Their worries are exacerbated — excuse the familiar litany — by Trump-induced geopolitical fragmentation, erratic policy shocks including a tariff policy designed to hurt America’s friends more than its foes, a sustained assault on Federal Reserve independence and neo-imperial threats to annex Greenland.

Indeed, Donald Trump has come close to exploding one of the great myths of the investment world, namely that sovereign bonds are safe, risk-free assets. His second coming has contributed significantly towards undermining the role of US Treasuries as the world’s ultimate capital market hedge. Long-standing doubts about the continuing pre-eminence of the dollar as a reserve currency have intensified.  

Surveys of professional investors’ views on the US currency point to endemic weakness ahead despite the favourable differential between US and G10 interest rates. The prospect that an AI productivity miracle might provide a deus ex machina to relieve the US fiscal position seems tantalisingly speculative. 

To be fair, worries about public debt are not confined to the US. Note, too, that from around the same time the yen, the quintessential global haven currency, began losing value.

This, according to Davide Oneglia of GlobalDataTS Lombard, is the opposite of what used to happen in “risk-off” periods when investors become more conservative. At the same time the historical correlation between the yen and other key asset prices has changed, weakening its risk asset hedging properties. Behind the shift are concerns about debt sustainability sparked by Prime Minister Sanae Takaichi’s election promises. Also contributing is the Bank of Japan’s normalisation of interest rates after the country’s protracted deflation.

In effect, says Oneglia, investors have reshuffled the hierarchy of safe haven assets, with the Swiss franc, Singaporean dollar, gold and German Bunds taking the lead in haven rankings.

Against this background the US Treasury market had to adjust last year to central banks’ quantitative tightening — the reversing of their asset purchasing programmes — and reserve managers’ waning appetite for American government debt.

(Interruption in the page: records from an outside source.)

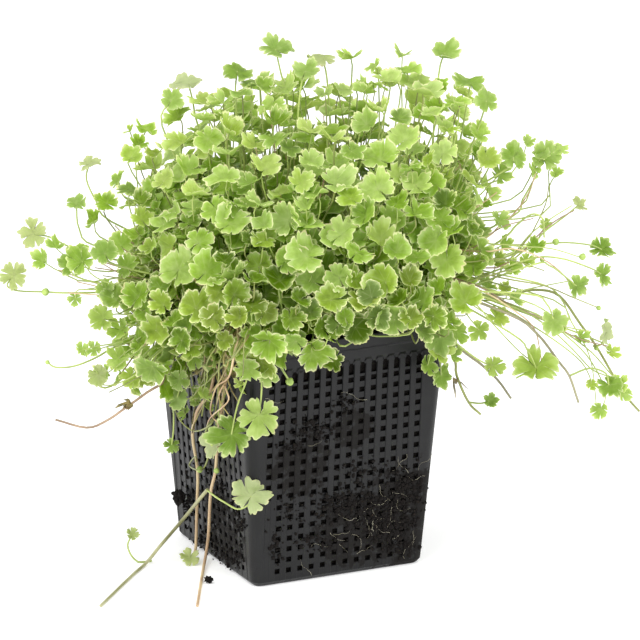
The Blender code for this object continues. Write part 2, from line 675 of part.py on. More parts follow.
def make_loose_soil(parts, earth):
    make_clump("soil_clump", on_left_side(179, 497, 0.0036), (0.0030, 0.0045, 0.0035), 3,
               parts, earth)
    make_clump("soil_crumb", on_floor(209, 579, 0.0016), (0.0022, 0.0018, 0.0016), 5,
               parts, earth)


CUTTERS = "cutters"


def build():
    clear_scene()
    parts = make_collection("pennywort_in_basket")
    cutters = make_collection(CUTTERS, hidden=True)
    plastic = material("black_basket_plastic", (0.026, 0.027, 0.029), 0.45)
    earth = material("peat_soil", (0.018, 0.012, 0.008), 0.95)
    leafy = material("green_leaf", (0.26, 0.44, 0.10), 0.5)
    make_basket(parts, cutters, plastic)
    make_soil(parts, earth)
    crown = make_crown(parts, cutters, leafy)
    make_loose_growth(crown, (parts, cutters, leafy))
    make_loose_soil(parts, earth)


build()
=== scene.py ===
"""A pennywort with cream-edged leaves in a square mesh pond basket.

Metres, +Z up, in the frame of the solids: the origin is the middle of the basket's
underside, its front looks along -Y and its left side along -X. The growth is placed
from the view that the object is shown in: points across and up that view, and
millimetres forward of the basket's middle.
"""

import math
import random

import bmesh
import bpy
from mathutils import Matrix, Vector, noise


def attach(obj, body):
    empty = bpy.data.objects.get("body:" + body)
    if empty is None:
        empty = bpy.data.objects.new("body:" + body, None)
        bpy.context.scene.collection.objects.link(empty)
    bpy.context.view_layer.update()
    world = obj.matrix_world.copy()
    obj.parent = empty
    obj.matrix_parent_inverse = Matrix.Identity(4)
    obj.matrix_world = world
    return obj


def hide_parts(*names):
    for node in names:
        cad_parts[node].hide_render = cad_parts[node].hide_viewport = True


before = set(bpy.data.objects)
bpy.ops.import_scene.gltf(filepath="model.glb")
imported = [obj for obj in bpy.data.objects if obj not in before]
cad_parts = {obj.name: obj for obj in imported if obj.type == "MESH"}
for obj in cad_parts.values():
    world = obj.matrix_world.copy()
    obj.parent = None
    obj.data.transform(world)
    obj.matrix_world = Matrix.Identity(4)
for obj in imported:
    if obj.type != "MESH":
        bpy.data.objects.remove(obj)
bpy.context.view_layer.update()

# Without a seed of its own, noise.noise_vector starts from the clock.
NOISE_SEED = 11
noise.seed_set(NOISE_SEED)

MM = 0.001

# The view that the growth is placed by.
VIEW_TURN = math.radians(25.0)
VIEW_RAISE = math.radians(18.8)
VIEW_POINTS_PER_METRE = 2367.0
VIEW_POINTS = 640
VIEW_MIDDLE = (299.6, 548.0)
ACROSS = Vector((math.cos(VIEW_TURN), -math.sin(VIEW_TURN), 0.0))
FORWARD = Vector((-math.sin(VIEW_TURN), -math.cos(VIEW_TURN), 0.0))
UPWARD = Vector((0.0, 0.0, 1.0))
VIEW_UP = UPWARD * math.cos(VIEW_RAISE) - FORWARD * math.sin(VIEW_RAISE)
NEAR = FORWARD * math.cos(VIEW_RAISE) + UPWARD * math.sin(VIEW_RAISE)

# Basket.
RIM_SIDE = 0.0953
BASE_SIDE = 0.0785
HEIGHT = 0.1090
CORNER_RADIUS = 0.0045
TAPER = (RIM_SIDE - BASE_SIDE) / 2.0 / HEIGHT
WALL = 1.4 * MM
BAND_STAND = 1.0 * MM
GAP = 0.3 * MM

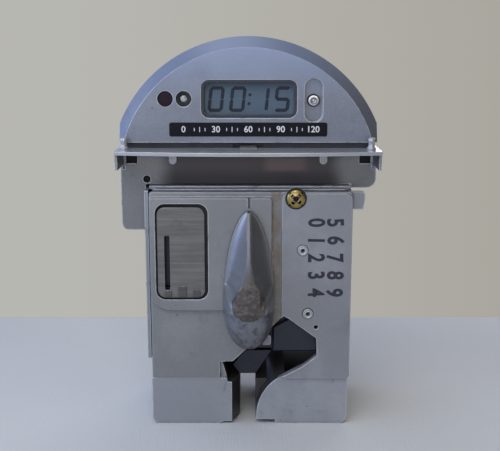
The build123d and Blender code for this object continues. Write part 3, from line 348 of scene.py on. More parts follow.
def silver_paint(name, colour=silver, roughness=0.42, wear=0.8):
    """Silver-grey enamel with metal flake, faint clouds, scuffs, corners darkened by dirt and painted shade,
    and edges lightened by wear and a painted highlight.
    """
    paint = Finish(name, colour, roughness, metallic=0.38)
    lighter = tuple(channel * 1.22 for channel in colour)
    darker = tuple(channel * 0.78 for channel in colour)
    paint.over(paint.band(paint.noise(22.0, 4.0, 0.6), 0.42, 0.72), lighter)
    paint.over(paint.band(paint.noise(55.0, 5.0, 0.65), 0.55, 0.8), darker)
    flake = paint.noise(2600.0, 2.0, 0.7)
    paint.over(paint.times(paint.band(flake, 0.56, 0.72), 0.45), bare_metal)
    paint.over(paint.times(paint.band(flake, 0.44, 0.28), 0.3), darker)
    scuffs = paint.band(paint.noise(95.0, 6.0, 0.75, stretch=(1.0, 1.0, 0.35)), 0.63, 0.74)
    paint.over(paint.times(scuffs, 0.5), dirt_and_shade)
    paint.sheen_over(scuffs, roughness + 0.2)
    # Dirt and painted shade in the corners, from ambient occlusion, broken up by noise.
    corners = paint.creases(0.0038, 0.25, 0.72)
    paint.over(paint.times(corners, paint.band(paint.noise(120.0, 4.0), 0.2, 0.62)), dirt_and_shade)
    # Edges lightened: wear, and a painted highlight where the edges catch the light.
    rub = paint.band(paint.noise(160.0, 4.0, 0.7), 0.3, 0.5)
    worn = paint.times(paint.times(paint.edges(0.0011, 0.01, 0.1), rub), wear)
    paint.over(worn, rubbed_edge_highlight)
    specks = paint.band(paint.cells(140.0), 0.05, 0.075, flip=True)
    paint.over(paint.times(specks, paint.band(paint.noise(35.0), 0.55, 0.62)), dirt_and_shade)
    paint.soft_edges(0.00045)
    paint.relief(paint.noise(1400.0, 2.0), 0.00004, 0.6)
    paint.relief(paint.noise(45.0, 3.0), 0.0004, 0.12)
    return paint


def cover_paint():
    """The front cover's enamel, with a brown stain in the channel beside the raised pad."""
    paint = silver_paint("cover_paint", (0.200, 0.205, 0.210))
    channel_left, channel_right = 0.0140, 0.0186
    channel = paint.within("X", channel_left, channel_right, 0.0008)
    ragged = paint.band(paint.noise(150.0, 5.0, 0.75), 0.15, 0.75)
    paint.over(paint.times(channel, ragged), rust_stain)
    return paint.material


def dial_paint():
    """The dial's enamel, a little bluer and lighter towards its top: a painted bluish reflection."""
    low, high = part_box("dial_cover")
    paint = silver_paint("dial_paint", (0.162, 0.178, 0.216), 0.35)
    # Painted reflection: the upper dial lighter and bluer.
    upper = paint.height_share(low.z + 0.3 * (high.z - low.z), high.z)
    paint.over(paint.times(upper, 0.8), (0.205, 0.255, 0.385))
    return paint.material


def shelf_paint():
    """The shelf's glossier enamel, painted lighter for the light falling on its top, with the blackened
    tongue under the head.
    """
    paint = silver_paint("upper_shelf_paint", (0.38, 0.39, 0.41), 0.17, 0.5)
    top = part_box("shelf_plate")[1].z
    tongue_half, thickness = 0.0055, 1.3 * mm
    tongue = paint.times(paint.within("X", -tongue_half, tongue_half, 0.0002),
                         paint.within("Z", top - thickness, top + mm, 0.0001))
    paint.over(tongue, (0.012, 0.012, 0.016))
    return paint.material


def leg_paint():
    """The legs' enamel, with painted shade making their hollow inner sides almost black."""
    paint = silver_paint("leg_paint", (0.272, 0.282, 0.305))
    between_legs = paint.within("X", -0.0150, 0.034, 0.001)
    behind_front = paint.within("Y", -0.0145, 0.05, 0.001)
    # Painted shade on the legs' inner sides and between them behind their front.
    inner = paint.times(between_legs, paint.turned_away())
    hollow = paint.times(between_legs, behind_front)
    paint.over(paint.times(paint.maths("MAXIMUM", inner, hollow), 0.9), (0.03, 0.025, 0.022))
    return paint.material


def shelf_shadow_paint():
    """The upright plate's enamel, with a painted shadow making it almost black where the shelf shelters it.
    """
    paint = silver_paint("shelf_shadow_paint", (0.165, 0.166, 0.168))
    # Painted shadow of the shelf on the plate below it.
    shelf_shadow = paint.times(paint.within("X", -0.042, 0.046, 0.014), paint.within("Z", 0.120, 0.172, 0.002))
    paint.over(paint.times(shelf_shadow, 0.88), (0.040, 0.031, 0.031))
    # More painted shade, deepest low down just above the deck.
    deep = paint.times(shelf_shadow, paint.height_share(0.158, 0.149))
    paint.over(paint.times(deep, 0.75), (0.022, 0.020, 0.026))
    # A painted brownish reflection just under the shelf.
    patch = paint.times(paint.within("X", 0.014, 0.030, 0.008), paint.within("Z", 0.156, 0.161, 0.003))
    paint.over(paint.times(patch, 0.5), (0.17, 0.12, 0.11))
    return paint.material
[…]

Meantime, the “convenience yield” on US government IOUs — the premium investors place on holding such securities for their safety and liquidity — has declined, thereby eroding the subsidy enjoyed by US taxpayers from the issue of supposedly safe assets. And the hedging benefits of government debt have diminished as stocks and bonds have become more closely correlated.

While the weakness of the dollar owes something to the increasingly negative foreign asset position of the US, it is not driven exclusively by foreign investors. According to State Street, US investors were behind the dramatic sell-off in the dollar in the first half of last year, more than halving how much they hedge their foreign currency exposures — in other words, selling dollars — from about 25 per cent at the start of 2025 to a low of a little above 12 per cent.

There is a logic to that diversification, especially in relation to Europe. In a note that remains relevant ttoday,Marc Seidner and Pramol Dhawan of fund manager Pimco pointed out in 2024 that it makes sense to be structurally short of the US public sector versus the private sector while the opposite holds true in Europe where growth momentum remains stalled and fiscal responses remain constrained.

In essence the US boasts a stronger income statement while the EU largely has a stronger balance sheet. There is a trade-off: the US can grow but is in uncharted territory; Europe is struggling to grow but has been able to navigate turbulence such as Brexit and the Greek debt crisis. It is thus logical to seek equity exposure in the US and debt exposure in Europe.

Certainly foreign investors have increased their share of US equities while lowering their share of US Treasuries which raises the paradoxical thought that US equities may be becoming the global reserve asset. 

The larger paradox is simply that sovereign bonds could ever have been referred to as safe assets. Yes, they are less volatile than equities but they are subject to destruction by inflation. Crucially, Elroy Dimson, Paul Marsh and Mike Staunton have shown in the UBS Global Investment Returns Year Book that bond market drawdowns — peak to trough falls — have historically been larger and/or longer than for equities. Note, in passing, that the US bond market drawdown from July 2020 inflicted a real loss on investors of 51 per cent.

Of course US Treasuries will not cease to be a powerful magnet for global capital. De-dollarisation will be a very protracted business. The lesson is simply that in capital markets the concept of safety is strictly relative.